教皇様は7月5日からエクアドル、ボリビア、パラグアイという南米3ヵ国訪問をなさっています。これらの国々は南米の中でも小さく貧しい国々として知られているところです。

歴代の教皇様方は7月に入ると、ドロミテやアオスタなどアルプスの麓で夏期休暇をとり、ローマに戻った8月も郊外のカステルガンドルフで避暑をなさるのが通例でした。ところが、現教皇フランシスコは昨年もローマに残って執務をとられました。水曜日の一般謁見も真夏の暑さを考慮して、聖ペトロ広場ではなくパウロ6世ホールで行ないますし、日曜正午には聖ペトロ広場に集まった信徒と共にアンゼラスの祈りを唱え、祝福と短いお話をなさいます。カステルガンドルフへは一、二度日帰りをなさり、泊まられることはありません。そのため、暇になった別荘の職員の雇用を維持するために、バチカンのための野菜作りや別荘の一般観光客への開放という措置をとることになりました。今夏は前教皇ベネディクト16世が滞在するそうです。
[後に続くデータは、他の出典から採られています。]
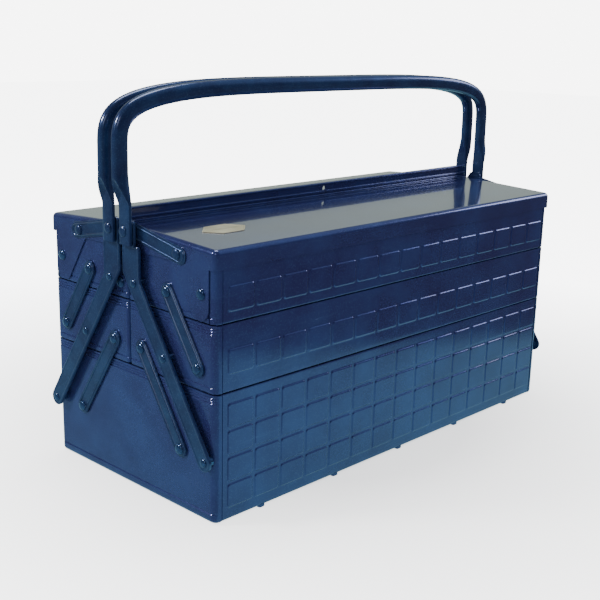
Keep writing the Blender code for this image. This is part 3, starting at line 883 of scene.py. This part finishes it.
def ear_line():
    """The lower edge of a lid's end, as (distance from the middle, height), from the inner end outwards."""
    down = -math.pi / 2
    toe, heel = EAR_TOE_RADIUS, EAR_HEEL_RADIUS
    bend = (EAR_INNER - EAR_FILLET * EAR_FILLET_SHIFT, LID_SKIRT_BOTTOM - EAR_FILLET)
    line = [(EAR_LINE_START, LID_SKIRT_BOTTOM), (EAR_LINE_MIDDLE, LID_SKIRT_BOTTOM)]
    line += arc(bend, EAR_FILLET, -down, EAR_SLANT, 5)
    line += arc((EAR_TOE_OUT, EAR_BOTTOM + toe), toe, EAR_SLANT - math.pi, down, 5)
    line += arc((EAR_OUTER - heel, EAR_BOTTOM + heel), heel, down, 0, 7)
    return line + [(EAR_OUTER + EAR_BACK_STEP, LID_SKIRT_BOTTOM)]


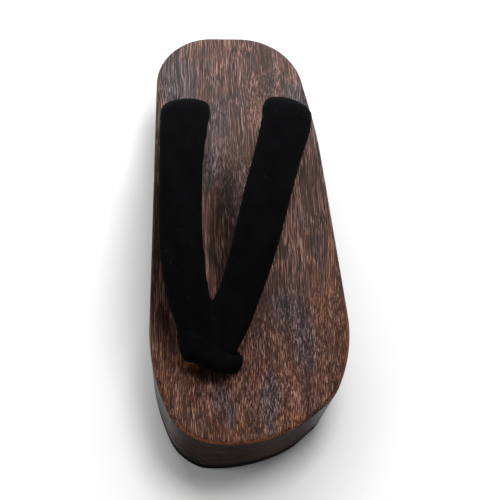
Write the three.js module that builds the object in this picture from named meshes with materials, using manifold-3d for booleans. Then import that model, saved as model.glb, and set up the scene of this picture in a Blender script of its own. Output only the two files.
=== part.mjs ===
// A left geta sandal in millimetres: +Z up, toe towards -Y, the big-toe side towards -X.
// The origin is the centre of the footprint, on the ground.
// A charred wooden board with a bevelled toe and a hollowed arch stands on two rubber soles. A padded
// velvet strap arches from two rear holes to a fold at the front, where a toe loop ties it down.
import * as THREE from "three";
import { mergeVertices } from "three/addons/utils/BufferGeometryUtils.js";
import Module from "manifold-3d";

const wasm = await Module();
wasm.setup();

// Driving dimensions
const BOARD_TOP = 40; // height of the surface the foot stands on
const EDGE_ROUND = 2.4; // radius of the worn round along the top edge
const TAPER = 1.8; // how far the foot of the wall stands in from its top, all round
const TAPER_LATERAL = 4.5; // and how much further on the little-toe side
const SOLE = 4.7; // thickness of the rubber
const GAP = 0.3; // between pieces that touch
const TOE_BEVEL = { x: -1.5, y: -122.8, turn: 13.8 }; // a point of its rear edge, and that edge's skew
const TOE_BEVEL_RISE = 0.8; // rise per millimetre forward of it
const HEEL_BEVEL_START = 122;
const HEEL_BEVEL_RISE = 0.4;
const ARCH_FRONT = -14; // where the forefoot ends and the hollow of the arch starts
const ARCH_BACK = 70;
const ARCH_TOP = 20; // height of the hollow's crown
const ARCH_SHOULDER = 0.22; // softness of its curve: 0 is steep, 0.5 is a long slope
const HOLE_RADIUS = 6.2;
const CORD_RADIUS = 3;
const KNOT_RADIUS = 7.5;
const KNOT_HEIGHT = 9;
const FRONT_HOLE = { x: -11, y: -85, recess: 11, ceiling: 20 };
const MEDIAL_HOLE = { x: -34, y: 58, recess: 10, ceiling: 24 };
const LATERAL_HOLE = { x: 24.5, y: 59, recess: 10, ceiling: 24 };
const HOLES = [FRONT_HOLE, MEDIAL_HOLE, LATERAL_HOLE];
const STUB_DEPTH = 4; // how far a strap's drawn-in end reaches down its hole
const CYLINDER_SIDES = 28;
const KNOT_SIDES = 20;
const BEYOND = 20; // how far a cutting solid reaches past the shoe, all round
const FOOTPRINT = { width: 110, length: 266 };

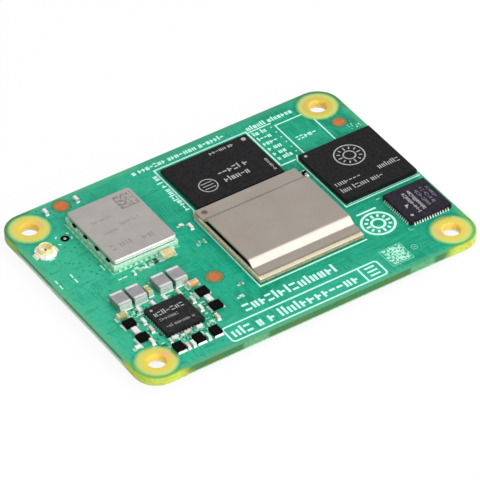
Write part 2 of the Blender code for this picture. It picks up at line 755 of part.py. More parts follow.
def add_antenna_connector(build):
    outer = ANTENNA_SHELL_DIAMETER / 2
    inner = outer - ANTENNA_SHELL_WALL
    pin = ANTENNA_PIN_DIAMETER / 2

    bm = bmesh.new()
    add_box(
        bm,
        centred(ANTENNA_BASE_LENGTH),
        centred(ANTENNA_BASE_WIDTH),
        (0.0, ANTENNA_BASE_HEIGHT),
    )
    base = build.piece(
        "antenna_connector_base",
        finished(bm, "base"),
        "white_plastic",
        ANTENNA_X,
        ANTENNA_Y,
        BOARD_TOP,
    )
    seat = (ANTENNA_FLOOR, 2 * ANTENNA_BASE_HEIGHT)
    groove = revolved(
        "groove",
        [
            (inner - SLIDING_CLEARANCE, seat[0]),
            (outer + SLIDING_CLEARANCE, seat[0]),
            (outer + SLIDING_CLEARANCE, seat[1]),
            (inner - SLIDING_CLEARANCE, seat[1]),
        ],
        ROUND_SEGMENTS,
    )
    build.boolean(base, "DIFFERENCE", "groove", groove)
    build.boolean(base, "DIFFERENCE", "tab_slots", antenna_tabs(SLIDING_CLEARANCE))
    socket = bmesh.new()
    add_cylinder(socket, 0.0, 0.0, seat, pin + SLIDING_CLEARANCE, ROUND_SEGMENTS // 2)
    build.boolean(base, "DIFFERENCE", "pin_socket", finished(socket, "pin_socket"))

    waist = (ANTENNA_BASE_HEIGHT + ANTENNA_SHELL_TOP) / 2
    shell_profile = [
        (inner, ANTENNA_FLOOR),
        (outer, ANTENNA_FLOOR),
        (outer, ANTENNA_BASE_HEIGHT),
        (outer - ANTENNA_SNAP_DEPTH, waist),
        (outer, ANTENNA_SHELL_TOP - ANTENNA_SNAP_DEPTH),
        (outer - ANTENNA_SNAP_DEPTH, ANTENNA_SHELL_TOP),
        (inner, ANTENNA_SHELL_TOP),
    ]
    shell = build.piece(
        "antenna_connector_shell",
        revolved("shell", shell_profile, ROUND_SEGMENTS),
        "gold",
        ANTENNA_X,
        ANTENNA_Y,
        BOARD_TOP,
    )
    build.boolean(shell, "UNION", "tabs", antenna_tabs(), overlapping=True)

    bm = bmesh.new()
    add_cylinder(bm, 0.0, 0.0, (ANTENNA_FLOOR, ANTENNA_PIN_TOP), pin, ROUND_SEGMENTS // 2)
    bevel(bm, top_edges(bm, ANTENNA_PIN_TOP), pin / 3, 1)
    build.piece(
        "antenna_connector_pin", finished(bm, "pin"), "gold", ANTENNA_X, ANTENNA_Y, BOARD_TOP
    )


# Parts with two end terminals


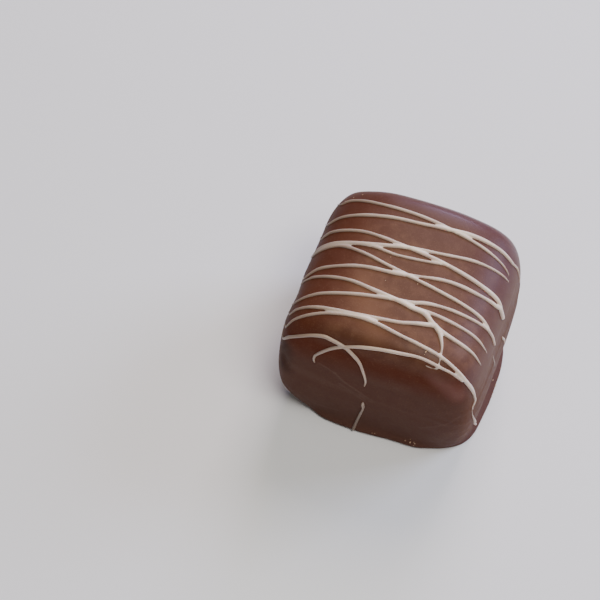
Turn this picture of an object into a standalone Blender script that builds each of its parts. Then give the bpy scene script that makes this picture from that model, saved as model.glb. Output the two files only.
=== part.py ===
"""A marshmallow bite: a marshmallow lying on its side in a chocolate coat, with thick white drizzle.

Metres, +Z up. The bite rests on z = 0 and the origin is at the middle of its base. X runs across the
bite, the way the drizzle was thrown, and Y runs along the marshmallow, with -Y at the near end.
"""
import math

import bmesh
import bpy
from mathutils import Matrix, Vector
from mathutils.bvhtree import BVHTree

MM = 0.001

# The coated bite, over its coat
WIDTH = 34.0 * MM
LENGTH = 31.0 * MM
HEIGHT = 29.3 * MM

# Columns of the coat's cage, as shares of the half width, and how high the crown stands there
CROWN = {0.0: 1.0, 0.62: 0.98, 1.0: 0.87}
# Slices of the cage, as shares of the half length: how wide and how high the bite is there
ENDS = {0.0: (1.0, 1.0), 0.70: (1.015, 1.0), 1.0: (0.92, 0.985)}
# Rings of the cage, as shares of the height: how far the right, left, near and far sides stand out
RINGS = {
    0.00: (1.035, 0.90, 0.975, 0.93),
    0.04: (1.035, 0.90, 0.975, 0.93),
    0.075: (0.95, 0.90, 0.925, 0.925),
    0.36: (1.02, 1.015, 1.01, 1.00),
    0.72: (1.00, 0.96, 0.995, 1.02),
    1.00: (0.91, 0.915, 0.96, 0.98),
}
# The foot is the chocolate that ran down and set round the base, and the neck is the crease over it
FOOT_TOP = 0.04
NECK = 0.075
FOOT_END_WIDTH = 0.64
NEAR_END_TURN = math.radians(1.5)
COAT_LEVELS = 2

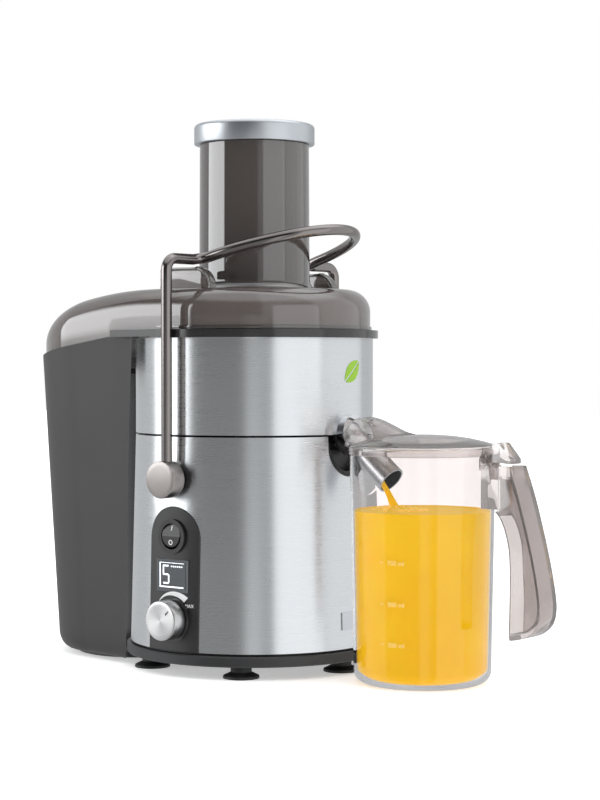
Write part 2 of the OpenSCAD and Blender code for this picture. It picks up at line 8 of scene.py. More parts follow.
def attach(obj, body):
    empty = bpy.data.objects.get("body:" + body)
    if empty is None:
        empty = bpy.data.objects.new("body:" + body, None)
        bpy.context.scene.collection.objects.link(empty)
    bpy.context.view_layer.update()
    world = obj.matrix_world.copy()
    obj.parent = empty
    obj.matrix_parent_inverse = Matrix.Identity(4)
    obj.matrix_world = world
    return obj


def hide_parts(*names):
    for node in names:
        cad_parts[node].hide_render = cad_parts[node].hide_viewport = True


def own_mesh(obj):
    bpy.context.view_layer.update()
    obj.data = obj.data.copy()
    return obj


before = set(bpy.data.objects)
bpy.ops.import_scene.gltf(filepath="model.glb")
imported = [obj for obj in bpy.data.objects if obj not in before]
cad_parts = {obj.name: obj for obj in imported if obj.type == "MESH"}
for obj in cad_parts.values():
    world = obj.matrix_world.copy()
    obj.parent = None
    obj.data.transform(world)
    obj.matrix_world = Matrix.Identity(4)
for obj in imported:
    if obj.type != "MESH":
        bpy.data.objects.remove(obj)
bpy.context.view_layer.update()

MM = 0.001


# ---------- shader maths ----------

class Value:
    """A shader output that turns Python arithmetic into Math nodes."""

    def __init__(self, nodes, socket):
        self.nodes = nodes
        self.socket = socket

    def math(self, operation, *others):
        inputs = dict(enumerate((self,) + others))
        return self.nodes.node("ShaderNodeMath", {"operation": operation}, inputs)

    def __add__(self, other):
        return self.math("ADD", other)

    def __sub__(self, other):
        return self.math("SUBTRACT", other)

    def __mul__(self, other):
        return self.math("MULTIPLY", other)

    def __truediv__(self, other):
        return self.math("DIVIDE", other)

    def __rsub__(self, other):
        return self.nodes.node("ShaderNodeMath", {"operation": "SUBTRACT"}, {0: other, 1: self})

    __radd__ = __add__
    __rmul__ = __mul__


class Nodes:
    """A node tree whose sockets take plain values or Value expressions."""

    def __init__(self, tree):
        self.tree = tree

    def feed(self, socket, value):
        if isinstance(value, Value):
            self.tree.links.new(value.socket, socket)
        elif isinstance(value, (tuple, list)) and len(value) == 3 and len(socket.default_value) == 4:
            socket.default_value = (*value, 1)
        else:
            socket.default_value = value

    def node(self, kind, settings=None, inputs=None, output=0):
        made = self.tree.nodes.new(kind)
        for key, value in (settings or {}).items():
            setattr(made, key, value)
        for key, value in (inputs or {}).items():
            self.feed(made.inputs[key], value)
        return Value(self, made.outputs[output])

    def place(self):
        """Object coordinates: metres in the part's own frame."""
        return self.node("ShaderNodeTexCoord", output="Object")

    def parts(self, vector):
        split = self.node("ShaderNodeSeparateXYZ", inputs={0: vector})
        return [Value(self, out) for out in split.socket.node.outputs]

    def vector(self, x, y, z):
        return self.node("ShaderNodeCombineXYZ", inputs={0: x, 1: y, 2: z})

    def noise(self, vector, scale, detail=3, roughness=0.5):
        inputs = {"Vector": vector, "Scale": scale, "Detail": detail, "Roughness": roughness}
        return self.node("ShaderNodeTexNoise", {}, inputs)

    def mix(self, factor, low, high):
        settings = {"data_type": "RGBA"}
        return self.node("ShaderNodeMix", settings, {0: factor, 6: low, 7: high}, output=2)

    def bump(self, height, distance, strength=1.0):
        inputs = {"Height": height, "Distance": distance, "Strength": strength}
        return self.node("ShaderNodeBump", {}, inputs)


class Finish(Nodes):
    """A Principled material."""

    def __init__(self, name, **fixed):
        self.material = bpy.data.materials.new(name)
        self.material.use_nodes = True
        super().__init__(self.material.node_tree)
        self.shader = self.tree.nodes["Principled BSDF"]
        self.set(**fixed)

    def set(self, **inputs):
        for key, value in inputs.items():
            socket_name = key.replace("_", " ").title().replace("Ior", "IOR")
            self.feed(self.shader.inputs[socket_name], value)


def spread(value, low, high):
    """Rescales 0 to 1 into low to high."""
    return value * (high - low) + low


# ---------- finishes ----------

def turned_streaks(finish, along, across, seed=0.0):
    """Fine lines that run round the Z axis."""
    x, y, z = finish.parts(finish.place())
    angle = y.math("ARCTAN2", x)
    fine = finish.noise(finish.vector(angle * along, z * across, seed), 1.0, detail=4, roughness=0.65)
    broad = finish.noise(finish.vector(angle * along * 0.4, z * across * 0.12, seed + 3), 1.0, detail=2)
    return fine * 0.7 + broad * 0.3


def brushed_shell(name):
    finish = Finish(name, metallic=1.0, anisotropic=0.8, anisotropic_rotation=0.25)
    streaks = turned_streaks(finish, 5.0, 1500.0)
    finish.set(base_color=finish.mix(streaks, (0.68, 0.70, 0.715), (0.84, 0.855, 0.865)),
               roughness=spread(streaks, 0.23, 0.33),
               normal=finish.bump(streaks, 0.00002, 0.18))
    return finish.material


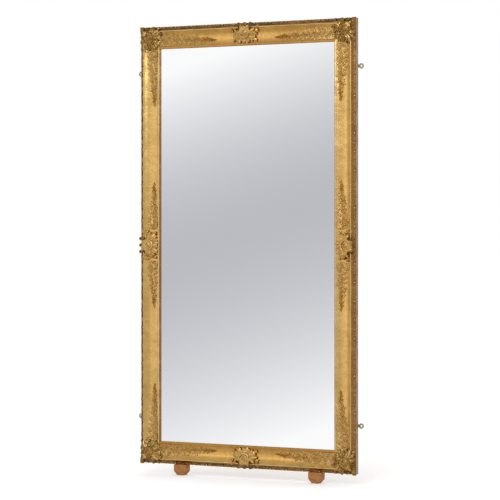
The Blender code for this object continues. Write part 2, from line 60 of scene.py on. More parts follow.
# The shade in the room: the slope of its line, and how far it reaches to either side of it.
SHADE_SLOPE = math.radians(19.0)
SHADE_ABOVE = math.radians(4.45)
SHADE_BELOW = math.radians(-5.57)
SHADE_GREY = 0.525
WALL_RISE = 0.475
WINDOW_RISE = 2.15
BEHIND_GREY = 0.44

SWEEP_SIZE = 120.0
SWEEP_GLOW = 0.11
SOFTBOX_PLACE = (1.3, -3.4, 2.9)
SOFTBOX_AIM = Vector((0.0, 0.0, 1.2))
SOFTBOX_SIZE = (1.6, 1.4)
SOFTBOX_POWER = 26.0

bpy.ops.object.select_all(action="DESELECT")
bpy.ops.object.camera_add(location=CAMERA_PLACE, rotation=(math.pi / 2, 0.0, CAMERA_TURN))
camera = bpy.context.object
camera.data.lens = CAMERA_LENS
camera.data.sensor_width = SENSOR_WIDTH
camera.data.shift_y = CAMERA_DROP
camera.data.clip_end = SIGHT_LIMIT
scene.camera = camera
scene.view_settings.view_transform = "Standard"


def add_node(tree, kind, inputs=None, **settings):
    """Adds a shader node, sets its options, and fills or links its inputs."""
    node = tree.nodes.new(kind)
    for name, value in settings.items():
        setattr(node, name, value)
    for name, value in (inputs or {}).items():
        if isinstance(value, bpy.types.NodeSocket):
            tree.links.new(value, node.inputs[name])
        else:
            node.inputs[name].default_value = value
    return node


def maths(tree, operation, *values, clamp=False):
    """One Math node, returned as its output."""
    inputs = dict(enumerate(values))
    node = add_node(tree, "ShaderNodeMath", inputs, operation=operation, use_clamp=clamp)
    return node.outputs[0]


def ranged(tree, value, low, high, start=0.0, end=1.0):
    """A smooth step from start at low to end at high."""
    inputs = dict(enumerate((value, low, high, start, end)))
    options = {"interpolation_type": "SMOOTHSTEP", "clamp": True}
    return add_node(tree, "ShaderNodeMapRange", inputs, **options).outputs["Result"]


def mixed_values(tree, share, first, second):
    return add_node(tree, "ShaderNodeMix", {0: share, 2: first, 3: second}).outputs[0]


def mixed_colours(tree, share, first, second):
    inputs = {0: share, 6: first, 7: second}
    return add_node(tree, "ShaderNodeMix", inputs, data_type="RGBA").outputs[2]


def shade_distance(tree, direction):
    """How far a direction lies above the sloping line of the shade, as an angle."""
    facing = Vector((-math.sin(CAMERA_TURN), -math.cos(CAMERA_TURN), 0.0))
    level = Vector((math.cos(CAMERA_TURN), -math.sin(CAMERA_TURN), 0.0))
    line = level * math.cos(SHADE_SLOPE) + Vector((0.0, 0.0, math.sin(SHADE_SLOPE)))
    inputs = {0: direction, 1: tuple(facing.cross(line))}
    height = add_node(tree, "ShaderNodeVectorMath", inputs, operation="DOT_PRODUCT")
    return maths(tree, "ARCSINE", height.outputs["Value"])


def make_studio():
    """Even white light, and for gloss alone a room: wall, window, grey shade, dark behind."""
    room = bpy.data.worlds.new("soft_studio")
    room.use_nodes = True
    room.cycles.sampling_method = "NONE"
    tree = room.node_tree
    tree.nodes.clear()
    direction = add_node(tree, "ShaderNodeTexCoord").outputs["Generated"]
    sideways, deep, upward = add_node(tree, "ShaderNodeSeparateXYZ", {0: direction}).outputs
    azimuth = maths(tree, "ARCTAN2", sideways, maths(tree, "MULTIPLY", deep, -1.0))
    elevation = maths(tree, "ARCSINE", upward)
    off_shade = shade_distance(tree, direction)

    def degrees(angle, low, high, start=0.0, end=1.0):
        return ranged(tree, angle, math.radians(low), math.radians(high), start, end)

    def product(*factors):
        total = factors[0]
        for factor in factors[1:]:
            total = maths(tree, "MULTIPLY", total, factor)
        return total

    def rise(reach, power):
        share = maths(tree, "DIVIDE", off_shade, reach)
        return maths(tree, "POWER", maths(tree, "MAXIMUM", share, 0.0), power, clamp=True)

    above = rise(SHADE_ABOVE, 1.9)
    below = rise(SHADE_BELOW, 1.8)
    ceiling = degrees(elevation, 13.0, 24.0, 1.0, 0.0)
    ground = degrees(elevation, -16.0, -9.0)
    left_part = degrees(azimuth, -22.0, -14.0, 1.0, 0.0)
    window = degrees(azimuth, -22.0, -8.0, WALL_RISE, WINDOW_RISE)
    high = product(above, ceiling, window)
    low = product(below, ground, left_part)
    wall = maths(tree, "MULTIPLY_ADD", low, WALL_RISE, maths(tree, "ADD", high, SHADE_GREY))
    from_left = degrees(azimuth, -76.0, -46.0)
    from_right = degrees(azimuth, 45.0, 100.0, 1.0, 0.0)
    from_floor = degrees(elevation, -40.0, -14.0)
    front = product(from_left, from_right, from_floor)
    gloss = add_node(tree, "ShaderNodeLightPath").outputs["Is Glossy Ray"]
    strength = mixed_values(tree, gloss, 1.0, mixed_values(tree, front, BEHIND_GREY, wall))

    white = (1.0, 1.0, 1.0, 1.0)
    bright = maths(tree, "ADD", above, below, clamp=True)
    tint = mixed_colours(tree, bright, (0.985, 0.995, 1.055, 1.0), white)
    daylight = product(degrees(azimuth, -20.0, -10.0), above)
    tint = mixed_colours(tree, daylight, tint, (0.95, 1.04, 1.22, 1.0))
    tint = mixed_colours(tree, front, (1.05, 0.985, 0.84, 1.0), tint)
    tint = mixed_colours(tree, gloss, white, tint)
    light = add_node(tree, "ShaderNodeBackground", {"Color": tint, "Strength": strength})
    add_node(tree, "ShaderNodeOutputWorld", {"Surface": light.outputs[0]})
    scene.world = room


def make_floor():
    bpy.ops.mesh.primitive_plane_add(size=SWEEP_SIZE, location=(0.0, 0.0, 0.0))
    floor = bpy.context.object
    floor.name = "studio_floor"
    floor.visible_glossy = False
    paper = bpy.data.materials.new("white_paper_sweep")
    paper.use_nodes = True
    shader = paper.node_tree.nodes["Principled BSDF"]
    shader.inputs["Base Color"].default_value = (0.98, 0.98, 0.98, 1.0)
    shader.inputs["Roughness"].default_value = 0.9
    shader.inputs["Specular IOR Level"].default_value = 0.0
    shader.inputs["Emission Color"].default_value = (1.0, 1.0, 1.0, 1.0)
    shader.inputs["Emission Strength"].default_value = SWEEP_GLOW
    floor.data.materials.append(paper)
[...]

さて、今年10月、バチカンでは「家庭」についてのシノドス(世界代表司教会議)が開催されます。昨年も同じテーマで行われたので、2年連続ということになります。その準備として、教皇様はこのところ、一般謁見ではずっと夫婦のこと、家庭のことをテーマにお話をなさっています。最近の講話の中から具体的な勧めの一例をご紹介しましょう。

―― 家庭生活をよりよくするための3つの言葉 ――

  • 「~してもいいですか?」「ありがとう」「ごめんなさい」。これらはいわば当たり前の礼儀ですが、このあたりまえの礼儀が大切なのです。サレジオの聖フランシスコも言っています。「礼儀正しい態度だけで、すでに聖性の半分に達している」。しかし、礼儀が単なる形式・仮面となる危険もあります。善意と愛、相手を思いやる尊敬に基づく礼儀でなければなりません。
  • 親しさ故に何をしてもかまわないのではなく、むしろ愛が深ければ深いほど相手を尊重する態度が必要です。「見よ、私は戸口に立って、叩いている」と聖書にあるように、主でさえも入るために尋ねていることを忘れてはなりません。
  • ルカ17章18節のエピソードのように、キリスト者にとって、感謝は信仰の中心といえます。